Pine is good here, however, showing there’s more to him than the cocksure hero on display in Star Trek, Unstoppable and This Means War. He mines some depths, has some great moments with both Pfeiffer and D'Addario and shows a surprising amount of insecurity as he plays moderately against type. At the same time, he does overdue it during some sequences, and I never did quite fully feel he ever disappeared entirely into the role, making some of his moments a bit more insincere than they might have been otherwise.
The same cannot be said for Banks. Flat-out, this is potentially the best I’ve ever seen her in a film. She’s borderline incredible, and every time the movie stopped to focus on her the whole thing elevated up one or two additional notches. She never does quite what I expected, didn’t go for the easy emotion, showing layers of complexity the script obviously alludes to but never actually makes clear. Even when events force her into predictable corners the way she deals with them almost always feels fresh and believable, most of the stuff revolving around her and her relationship with Josh bursting with an authenticity the rest oftentimes lacks.
Kurtzman could be a good director. I like the fact he knows when to say when, has an idea of when to pull back and allow the actors or the events their embroiled within speak for themselves. But, at the same time, much like the majority of the scripts he’s compiled with Orci there is a disheveled raggedness to the proceedings that only gets more noticeable as things progress. By the time the climactic events roll around there isn’t a lot of intricacy to them, most of the narrative delivered with a matter-of-fact simplicity that belies belief.
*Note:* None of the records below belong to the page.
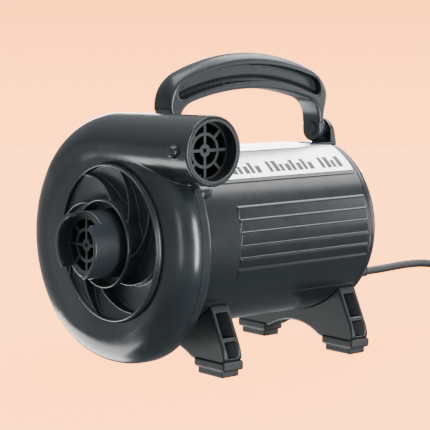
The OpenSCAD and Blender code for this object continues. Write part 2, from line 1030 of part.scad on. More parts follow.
module rear_bearing() {
    bearing(rear_bearing_y);
}

impeller_y = split_y - 10;
nut_l = 5;
thread_r = 3;

module motor_shaft() {
    color(steel)
        union() {
            ring_y(impeller_y - nut_l - 1.5, impeller_y, thread_r);
            ring_y(impeller_y - eps, rear_bearing_y + bearing_w + 4, shaft_r);
        }
}

module impeller() {
    impeller_r = 47;
    eye_r = 20;
    blade_h = 10;
    plate_y = impeller_y + blade_h;
    color(dark)
        difference() {
            union() {
                ring_y(plate_y, plate_y + 2, impeller_r + 1);
                ring_y(impeller_y, plate_y + 3, 9);
                for (i = [0 : blade_count - 1])
                    slab(impeller_y, plate_y + 1)
                        rotate(i * 360 / blade_count)
                            fin_outline(impeller_r, eye_r, -50, 1.6);
            }
            ring_y(impeller_y - 1, plate_y + 4, shaft_r);
        }
}

module impeller_nut() {
    color(steel)
        translate([axis_x, impeller_y - nut_l, axis_z])
            rotate([-90, 0, 0])
                difference() {
                    cylinder(h = nut_l, r = 5.77, $fn = 6);
                    translate([0, 0, -1])
                        cylinder(h = nut_l + 2, r = thread_r, $fn = medium);
                }
}

module cooling_fan() {
    fan_r = 38;
    fan_y = motor_y - 4;
    color(dark)
        difference() {
            union() {
                ring_y(fan_y, fan_y + 1.6, fan_r);
                ring_y(fan_y, fan_y + 14, 8);
                for (i = [0 : 9])
                    slab(fan_y + 1, fan_y + 13)
                        rotate(i * 36)
                            span(15, fan_r - 1, -0.8, 0.8);
            }
            ring_y(fan_y - 1, fan_y + 15, shaft_r);
        }
}

module armature_core() {
    color(iron)
        slab(core_y0, core_y1)
            difference() {
                circle(armature_r, $fn = fine);
                circle(shaft_r, $fn = fine);
                for (i = [0 : slot_count - 1])
                    rotate(i * 360 / slot_count)
                        union() {
                            span(12, 17, -2, 2);
                            span(16, armature_r + 1, -0.8, 0.8);
                        }
            }
}

module armature_windings() {
    winding_l = 9;
    color(copper)
        for (y = [core_y0 - winding_l, core_y1])
            turned()
                difference() {
                    span(shaft_r + 1, 17.5, y, y + winding_l);
                    translate([17.5, y + winding_l / 2])
                        rotate(45)
                            square(1.5, center = true);
                }
}

commutator_y = core_y1 + 12;

module commutator() {
    commutator_l = 16;
    bars = 2 * slot_count;
    color(copper)
        slab(commutator_y, commutator_y + commutator_l)
            difference() {
                circle(11.5, $fn = fine);
                circle(shaft_r, $fn = fine);
                for (i = [0 : bars - 1])
                    rotate(i * 360 / bars)
                        span(10.6, 12, -0.25, 0.25);
            }
}

coil_half_x = 27;
coil_top = 29;

module field_core() {
    color(iron)
        slab(core_y0, core_y1)
            difference() {
                circle(stator_r, $fn = fine);
                circle(armature_r + 0.7, $fn = fine);
                for (side = [-1, 1], end = [-1, 1])
                    scale([side, end])
                        span(16, coil_half_x + 0.2, 4, 19);
            }
}

// Two flat field coils: side bars in the core's windows, joined by an arch past each end
module field_coils() {
    overhang = 9;
    color(copper)
        for (end = [-1, 1])
            difference() {
                union() {
                    for (side = [-1, 1])
                        slab(core_y0 - 1, core_y1 + 1)
                            scale([side, end])
                                span(21, coil_half_x, 4.5, 18.5);
                    for (y = [core_y0 - overhang, core_y1])
                        slab(y, y + overhang)
                            scale([1, end])
                                span(-coil_half_x, coil_half_x, 4.5, coil_top);
                }
                ring_y(core_y0 - 20, core_y1 + 20, armature_r + 1);
            }
}

brush_y = commutator_y + 8;
holder_l = 24;

module brush_holders() {
    color(brass_yellow)
        for (side = [-1, 1])
            translate([axis_x + side * (13 + holder_l / 2), brush_y, axis_z])
                difference() {
                    cube([holder_l, 10, 8], center = true);
                    translate([-side * 1, 0, 0])
                        cube([holder_l, 8, 6], center = true);
                }
}

module carbon_brushes() {
    color([0.1, 0.1, 0.1])
        for (side = [-1, 1])
            translate([axis_x + side * (11.6 + 6), brush_y, axis_z])
                cube([12, 7.9, 5.9], center = true);
}

module brush_springs() {
    color(steel)
        for (side = [-1, 1])
            translate([axis_x + side * 23.7, brush_y, axis_z])
                rotate([0, side * 90, 0])
                    difference() {
                        cylinder(h = 12.2, r = 2.6, $fn = small);
                        translate([0, 0, -1])
                            cylinder(h = 20, r = 1.8, $fn = small);
                    }
}

module terminal_block() {
    color([0.85, 0.84, 0.8])
        translate([axis_x - 2, cap_y - 16, axis_z - 50])
            difference() {
                cube([26, 12, 13]);
                for (i = [0 : 2])
                    translate([5 + i * 8, 6, 4])
                        cylinder(h = 10, r = 2, $fn = small);
            }
}

module suppressor_capacitor() {
    color([0.75, 0.6, 0.15])
        translate([axis_x - 16, cap_y - 32, axis_z - 44])
            cube([20, 12, 16]);
}

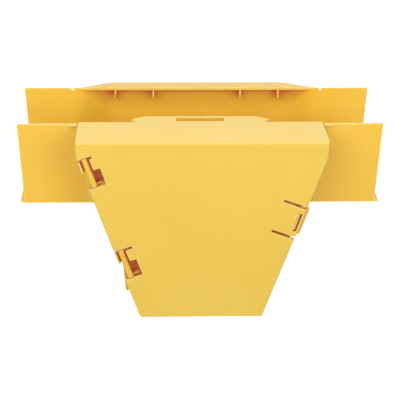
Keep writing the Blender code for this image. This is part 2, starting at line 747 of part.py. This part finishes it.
def latch_cuts():
    """The slits on both sides of the latch tongue, and the slot that takes the catch."""
    deep = COVER_RIM_DEPTH + OVER
    half = LATCH_SLIT / 2
    cuts = []
    for word, turn in (("upper", -1), ("lower", 1)):
        middle = LATCH_MIDDLE + turn * (LATCH_TONGUE + LATCH_SLIT) / 2
        tip = (LATCH_SLIT_INBOARD - half, middle)
        outline = [(-OVER, middle - half)] + arc(tip, half, -math.pi / 2, math.pi / 2)
        outline.append((-OVER, middle + half))
        cuts.append(edge_plate(f"latch_slit_{word}", 1, outline, -OVER, deep))
    half = SLOT_LENGTH / 2
    slot = rectangle(SLOT_NEAR, SLOT_FAR, LATCH_MIDDLE - half, LATCH_MIDDLE + half)
    cuts.append(edge_plate("latch_slot", 1, slot, -OVER, deep))
    return cuts


def latch_lip():
    """Finger lip behind the tongue's rim, standing out past the cover's edge and its upper slit."""
    inner = COVER_THICKNESS - LATCH_LIP_LAP
    top = LATCH_MIDDLE - LATCH_TONGUE / 2 - LATCH_LIP_RAISE
    foot = LATCH_MIDDLE + LATCH_TONGUE / 2 - LATCH_LIP_RAISE
    outline = filleted(
        [
            (-LATCH_LIP_REACH, top, LATCH_LIP_CORNER),
            (inner, top, 0),
            (inner, foot, 0),
            (-LATCH_LIP_REACH, foot, LATCH_LIP_CORNER),
        ]
    )
    front = COVER_RIM_DEPTH - LATCH_LIP_LAP
    return edge_plate("latch_lip", 1, outline, front, front + LATCH_LIP)


def make_cover(material):
    """The front cover, moulded in one piece with its hinge straps and its latch tongue."""
    cover = cover_shell()
    ledge, window = cover_ledge()
    combine(cover, "UNION", [ledge], FLUSH)
    cuts = [window] + latch_cuts()
    fittings = [latch_lip()]
    for number, (start, slit_reach) in enumerate(zip(HINGE_STARTS, HINGE_SLIT_REACHES), 1):
        cuts.append(hinge_cut(number, start, slit_reach))
        fittings.append(hinge_strap(number, start))
    combine(cover, "DIFFERENCE", cuts, FLUSH)
    combine(cover, "UNION", fittings, FLUSH)
    return finished(cover, "front_cover", material)


def finished(solid, name, material):
    """A piece of the object, as one mesh, from a construction solid and its Boolean steps."""
    graph = bpy.context.evaluated_depsgraph_get()
    mesh = bpy.data.meshes.new_from_object(solid.evaluated_get(graph))
    mesh.name = name
    mesh.materials.clear()
    mesh.materials.append(material)
    mesh.shade_smooth()
    mesh.set_sharp_from_angle(angle=math.radians(SMOOTH_ANGLE))
    piece = bpy.data.objects.new(name, mesh)
    fitting.objects.link(piece)
    return piece


def hinge_pivot():
    """An empty on the hinge line, which carries the cover."""
    frame = edge_frame(-1)
    middle = sum(HINGE_STARTS) / len(HINGE_STARTS) + HINGE_CUT_LENGTH / 2
    pivot = bpy.data.objects.new("cover_hinge_line", None)
    fitting.objects.link(pivot)
    pivot.matrix_world = frame @ Matrix.Translation((AXIS_INBOARD, middle, AXIS_DEPTH))
    return pivot


def hang_on(piece, pivot):
    piece.parent = pivot
    piece.matrix_parent_inverse = pivot.matrix_world.inverted()


clear_scene()
fitting = new_collection("fibre_raceway_fitting")
construction = new_collection("construction")
yellow = plastic("body_yellow_plastic", (0.83, 0.49, 0.07), 0.42)
cover_yellow = plastic("cover_yellow_plastic", (0.86, 0.55, 0.10), 0.42)
make_body(yellow)
hang_on(make_cover(cover_yellow), hinge_pivot())
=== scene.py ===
# Fibre raceway fitting: two yellow mouldings on white, lit like a catalogue picture.
import json
import math

import bmesh
import bpy
from mathutils import Matrix, Vector
from mathutils.bvhtree import BVHTree

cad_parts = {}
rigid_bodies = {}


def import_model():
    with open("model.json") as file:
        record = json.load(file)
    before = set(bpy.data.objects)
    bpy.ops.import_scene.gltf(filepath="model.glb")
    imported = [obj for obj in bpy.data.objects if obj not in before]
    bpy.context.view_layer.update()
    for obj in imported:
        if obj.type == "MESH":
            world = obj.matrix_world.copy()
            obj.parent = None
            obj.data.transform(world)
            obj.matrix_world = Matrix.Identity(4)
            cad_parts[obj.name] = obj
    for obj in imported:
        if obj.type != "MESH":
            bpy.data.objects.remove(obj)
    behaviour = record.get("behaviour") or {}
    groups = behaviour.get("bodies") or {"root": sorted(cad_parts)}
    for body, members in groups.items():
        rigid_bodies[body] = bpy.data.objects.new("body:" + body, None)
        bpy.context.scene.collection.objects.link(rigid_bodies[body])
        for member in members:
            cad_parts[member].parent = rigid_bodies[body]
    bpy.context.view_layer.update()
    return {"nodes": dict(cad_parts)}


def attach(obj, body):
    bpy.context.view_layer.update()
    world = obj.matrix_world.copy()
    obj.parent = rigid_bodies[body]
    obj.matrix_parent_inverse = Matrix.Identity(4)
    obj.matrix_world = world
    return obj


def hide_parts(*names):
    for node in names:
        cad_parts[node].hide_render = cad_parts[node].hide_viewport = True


for old in list(bpy.data.objects):
    bpy.data.objects.remove(old, do_unlink=True)

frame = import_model()
scene = bpy.context.scene
print("stage: frame loaded")


# Each colour is three numbers or another node's output.
def mixColour(tree, low, high, factor):
    mix = tree.nodes.new("ShaderNodeMix")
    mix.data_type = "RGBA"
    for socket, colour in ((mix.inputs["A"], low), (mix.inputs["B"], high)):
        if isinstance(colour, tuple):
            socket.default_value = (*colour, 1)
        else:
            tree.links.new(colour, socket)
    tree.links.new(factor, mix.inputs["Factor"])
    return mix.outputs["Result"]


def noise(tree, coords, scale, detail, roughness=0.5):
    node = tree.nodes.new("ShaderNodeTexNoise")
    node.inputs["Scale"].default_value = scale
    node.inputs["Detail"].default_value = detail
    node.inputs["Roughness"].default_value = roughness
    tree.links.new(coords, node.inputs["Vector"])
    return node.outputs["Fac"]


def mapRange(tree, value, fromLow, fromHigh, toLow, toHigh):
    node = tree.nodes.new("ShaderNodeMapRange")
    node.inputs["From Min"].default_value = fromLow
    node.inputs["From Max"].default_value = fromHigh
    node.inputs["To Min"].default_value = toLow
    node.inputs["To Max"].default_value = toHigh
    tree.links.new(value, node.inputs["Value"])
    return node.outputs["Result"]


# How shut in a place is, from 0 in the open to 1, judged by what stands within reach of it.
# With within set, it is judged by the plastic behind the surface instead.
def shutIn(tree, look, reach, shares, within=False):
    node = tree.nodes.new("ShaderNodeAmbientOcclusion")
    node.samples = look["shutSamples"]
    node.inside = within
    node.inputs["Distance"].default_value = look[reach]
    return mapRange(tree, node.outputs["AO"], *look[shares], 0.0, 1.0)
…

Still, I found plenty to enjoy about People Like Us. I was never bored, and the central story emotionally resonated. More than that, Banks is incredible, her performance the anchor around which all else revolves. The movie is fluff, and sure as heck it doesn’t think even close to outside of the box, but by the time it was over I was still crying delicate tears all the same, the human story at the core a cozy triumph I have no problem celebrating.”
I actually liked this movie even more the second time around. It just flat-out works, hitting the majority of its dramatic beats satisfactorily before building to a rather rousing and satisfying conclusion that couldn’t help but make me smile. People Like Us deserves discovery, and now that it’s available for home consumption it is my hope it will find it.
THE VIDEO
People Like Us is presented on a dual-layer 50GB Blu-ray MPEG-4 AVC Video with a 2.35:1/1080p transfer.
THE AUDIO
This Blu-ray features an English DTS-HD Master Audio 5.1 soundtrack along with French and Spanish Dolby Digital 5.1 tracks and comes with optional English SDH, French and Spanish subtitles.
THE EXTRAS
Extras here include:
· Audio Commentary with writer/director Alex Kurtzman and stars Elizabeth Banks and Chris Pine
· Audio Commentary with Kurtzman and co-writer/co-producer Jody Lambert
· Scene-Specific Audio Commentary with Kurtzman and star Michelle Pfeiffer
· Number One with a Bullet: The Story of People Like Us (14:28)
· Taco Talk (4:51)
· Deleted and Extended Scenes (18:25)
· Gag Reel (3:54)
That’s a lot of audio commentaries! Seriously, all kidding aside, it is a lot of tracks, but unlike most films with multiple commentaries here Kurtzman and company manage to more often than not repeat the same material over and over. The Banks/Pine track is a bit more freewheeling and energetic, the Lambert one more technical and the albeit brief Pfeiffer track (there’s under 40 minutes of talking) is arguably the most fascinating, the actress’ thoughts on the role and on her craft in general close to incredible.
The making-of doc is way too brief yet at the same time does contain some great interviews with many of the principals, while the energetic Taco Talk is a total improvisational hoot showcasing Pine and Banks’ chemistry beautifully. As for the extra scenes and the gag reel, can’t say I feel one way or the other about either set of extras, which in the grand scheme of things is probably par for the course.